Danny opted to join the Memphis Southmen of the World Football League instead.
After two seasons with them, White joined the Cowboys in 1976.
Though he was the primary backup quarterback, Danny handled the punting duties.
In his first four years with the team, he threw 103 passes, completing 56, for three touchdowns and six interceptions. He even won the one game he started over that time.
He did punt the ball 70 times in his rookie year for an average of 38.4 yards per punt. He also had a career-high two blocked.
He then had 80 punts in the Cowboys Super Bowl winning season of 1977, and 76 punts in each of the two following seasons.
Hall Of Fame Quarterback Roger Staubach retired after the 1979 season, so Danny ended up being the starter. He also continued his punting duties.
Though he was a successful quarterback who went 62-30 in his career, he became the teams all-time leader in punting attempts and second in yardage.

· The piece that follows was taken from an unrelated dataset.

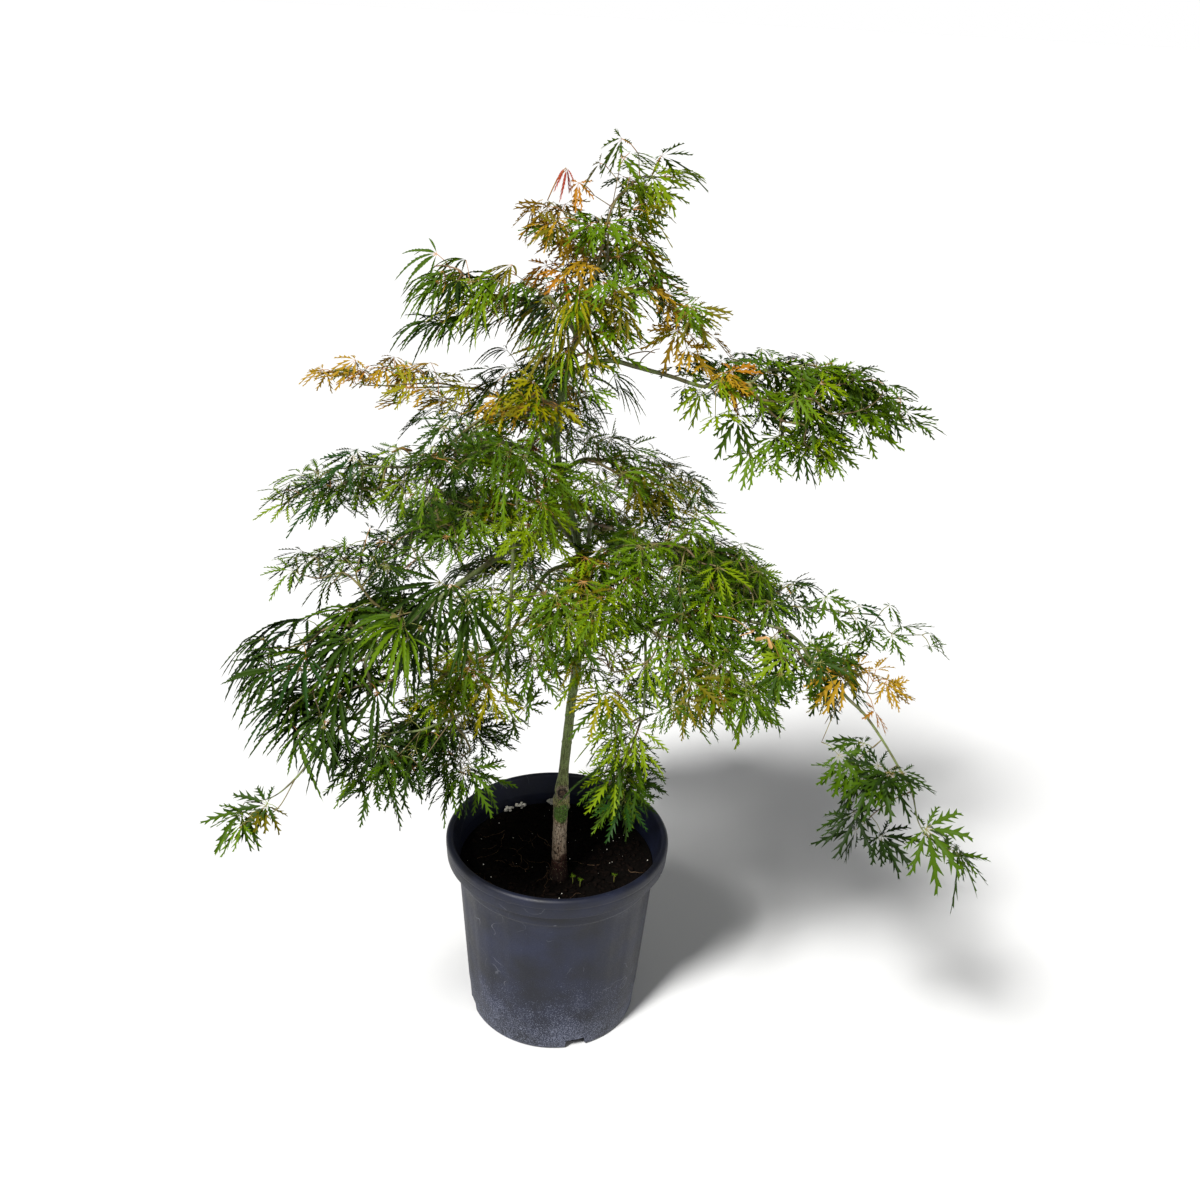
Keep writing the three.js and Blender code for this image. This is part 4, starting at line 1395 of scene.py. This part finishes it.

He did make the Pro Bowl as a quarterback in 1982. That year saw Danny punt a career high 82 times.
After punting just one time for 43 yards in 1985, he became a full-time quarterback until he retired after the 1988 season.
Ron Widby has been to two Pro Bowls, the most is Cowboys history, so he deserves mention. Sam Baker, Mat McBrier, and Mike Saxon deserve mention as well.
The reason I chose Danny White is not only because of his place in the Cowboys record books, but also due to the fact the man-handled quarterbacking and punting duties full time for several seasons.